A camelid that is feeling only slightly annoyed, or trying to shoo away another camelid or human it sees as competition, will sometimes spritz its target with a bit of spit-mist, akin to an actor in a slapstick comedy taking a spit-take. The second form of spitting is a legitimate defense mechanism: it will regurgitate partially digested food and lob it with the accuracy of a trained marksman. 

The camelid will flatten its ears against its head (a common sign of impending aggression among most ungulates — around here, it is a common and frightening sight from a moose) and begin to gurgle. It will then draw a wad of unspeakably disgusting goo from one of its three stomach compartments and fire off a shot, which it can accurately land from up to 15 feet away. If you’re unfortunate enough to be caught by a cud projectile from its third and deepest stomach compartment, you’re in for a very smelly and unfortunate surprise.

Looking forward to getting spit on without having to fly across the Atlantic? You’re in luck! It turns out there are a number of camelids throughout the farmland of Bonner County, though I wouldn’t recommend just barging up into farms to search for them. You can get a great view just driving along the road, like a normal, non-invasive bystander.

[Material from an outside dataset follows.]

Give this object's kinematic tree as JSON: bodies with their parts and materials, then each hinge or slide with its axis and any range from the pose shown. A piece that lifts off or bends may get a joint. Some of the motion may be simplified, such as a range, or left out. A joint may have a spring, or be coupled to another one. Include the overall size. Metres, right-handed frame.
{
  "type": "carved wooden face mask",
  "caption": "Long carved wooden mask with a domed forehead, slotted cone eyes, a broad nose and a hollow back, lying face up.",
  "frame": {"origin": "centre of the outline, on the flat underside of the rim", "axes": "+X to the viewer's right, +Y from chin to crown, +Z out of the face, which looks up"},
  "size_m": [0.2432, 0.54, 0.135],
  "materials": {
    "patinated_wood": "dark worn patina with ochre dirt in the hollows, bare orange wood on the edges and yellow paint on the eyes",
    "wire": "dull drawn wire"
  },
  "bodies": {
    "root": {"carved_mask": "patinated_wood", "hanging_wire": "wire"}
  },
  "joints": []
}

Alpacas are a bit of a hobby among agriculturists throughout the world. While an alpaca may not look much like the dromedaries of Africa, they are indeed related. Alpacas are much smaller than their African cousins, standing about three feet at the shoulder and rarely exceeding 200 pounds. They are also covered in a thick coat of soft, insulating fleece that, when properly tended to, puts sheep’s wool to shame. 

This wool is the primary purpose of raising alpacas — aside from how darn cute they are. An alpaca is capable of producing between five and 10 pounds of fiber a year, which doesn’t sound like a lot until you realize it’s measured and sold by the ounce, and you can make plenty of socks out of 10 pounds of fiber. Additionally, alpacas feel their safest in groups, requiring a herd of no fewer than three in order to feel comfortable and safe.

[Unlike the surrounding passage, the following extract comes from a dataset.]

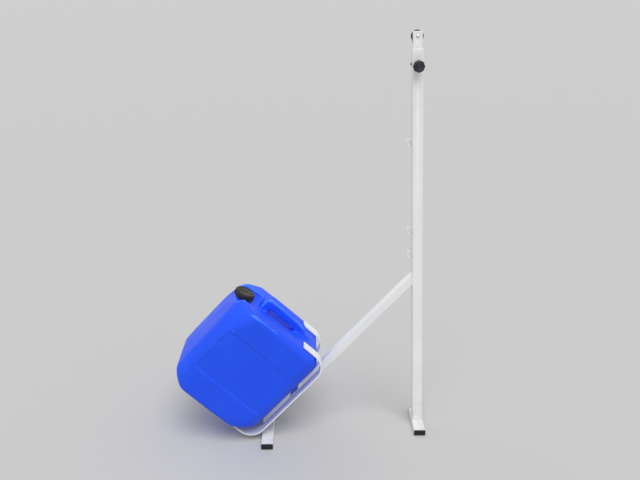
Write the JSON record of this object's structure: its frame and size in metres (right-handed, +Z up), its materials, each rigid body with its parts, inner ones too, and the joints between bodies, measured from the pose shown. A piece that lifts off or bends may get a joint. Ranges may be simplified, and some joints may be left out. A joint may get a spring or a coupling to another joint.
{
  "type": "ballasted net post",
  "caption": "Telescopic square-tube net post on foot bars, braced by a sloping strut whose steel cradle holds a water canister as ballast; clamp knob, cord hooks and a sheave at the mast's top.",
  "frame": {"origin": "on the floor, at the middle of the post's foot bar, under the foot of the post's axis", "axes": "+Z up; +X horizontal, from the canister towards the net; +Y along the foot bars, away from the clamp knob"},
  "size_m": [0.8585, 0.316, 1.373],
  "materials": {
    "white_enamel": "satin white enamel",
    "black_plastic": "fine-grained black plastic",
    "black_nylon": "smooth turned nylon",
    "zinc_steel": "zinc-plated steel",
    "blue_polyethylene": "blow-moulded satin polyethylene",
    "seal_rubber": "smooth grey rubber"
  },
  "bodies": {
    "base": {"post_foot_bar": "white_enamel", "post_foot_cap_near": "black_plastic", "post_foot_cap_far": "black_plastic", "strut_foot_bar": "white_enamel", "strut_foot_cap_near": "black_plastic", "strut_foot_cap_far": "black_plastic", "post_tube": "white_enamel", "strut_tube": "white_enamel", "cradle_bar_near": "white_enamel", "cradle_bar_far": "white_enamel", "cradle_cross_bar": "white_enamel", "cord_hook_upper": "white_enamel", "cord_hook_middle": "white_enamel", "cord_hook_lower": "white_enamel", "clamp_nut": "white_enamel", "guide_screw": "black_plastic"},
    "mast": {"mast_tube": "white_enamel", "mast_glide": "black_plastic", "sheave_pin": "zinc_steel", "sheave_spacer_near": "zinc_steel", "sheave_spacer_far": "zinc_steel"},
    "sheave": {"sheave": "black_nylon"},
    "clamp_pad": {"pressure_pad": "zinc_steel"},
    "clamp_screw": {"clamp_stud": "zinc_steel", "clamp_knob": "black_plastic"},
    "canister": {"canister_body": "blue_polyethylene"},
    "cap_liner": {"cap_seal": "seal_rubber"},
    "cap": {"canister_cap": "black_plastic"}
  },
  "joints": [
    {"name": "mast_slide", "type": "slide", "parent": "base", "child": "mast", "axis": [-0.0419, 0, 0.9991], "range_m": [0, 1.06]},
    {"name": "sheave_spin", "type": "hinge", "parent": "mast", "child": "sheave", "pos_m": [-0.05675, 0, 1.35397], "axis": [0, 1, 0], "continuous": true},
    {"name": "clamp_feed", "type": "slide", "parent": "base", "child": "clamp_pad", "axis": [0, -1, 0], "range_m": [0, 0.0025]},
    {"name": "knob_turn", "type": "hinge", "parent": "clamp_pad", "child": "clamp_screw", "pos_m": [-0.0531, -0.0175, 1.267], "axis": [0, -1, 0], "range_deg": [0, 720]},
    {"name": "canister_lift", "type": "slide", "parent": "base", "child": "canister", "axis": [-0.7337, 0, 0.6794], "range_m": [0, 0.16]},
    {"name": "cap_rise", "type": "slide", "parent": "canister", "child": "cap_liner", "axis": [0.4509, 0, 0.8926], "range_m": [0, 0.012]},
    {"name": "cap_turn", "type": "hinge", "parent": "cap_liner", "child": "cap", "pos_m": [-0.6127, 0, 0.49671], "axis": [0.4509, 0, 0.8926], "range_deg": [0, 1080]}
  ],
  "couplings": [
    {"joint": "clamp_feed", "follows": "knob_turn", "m_per_rad": 0.0001989},
    {"joint": "cap_rise", "follows": "cap_turn", "m_per_rad": 0.0006366}
  ]
}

Thinking of pulling a Stardew Valley and giving up the city life to start your very own camel farm? You aren’t the first, so do yourself a favor: go check in with a librarian. There is a staggering number of books on the subject at our local library covering this topic in detail. Husbandry is a commitment, and not a task to be taken on a whim — especially when you consider the cost of purchasing, housing and maintaining these animals. Some alpacas sell for as much as $50,000 each.

I think I’ll just save my pennies for a Tesla. At least it won’t spit at me.

Stay curious, 7B.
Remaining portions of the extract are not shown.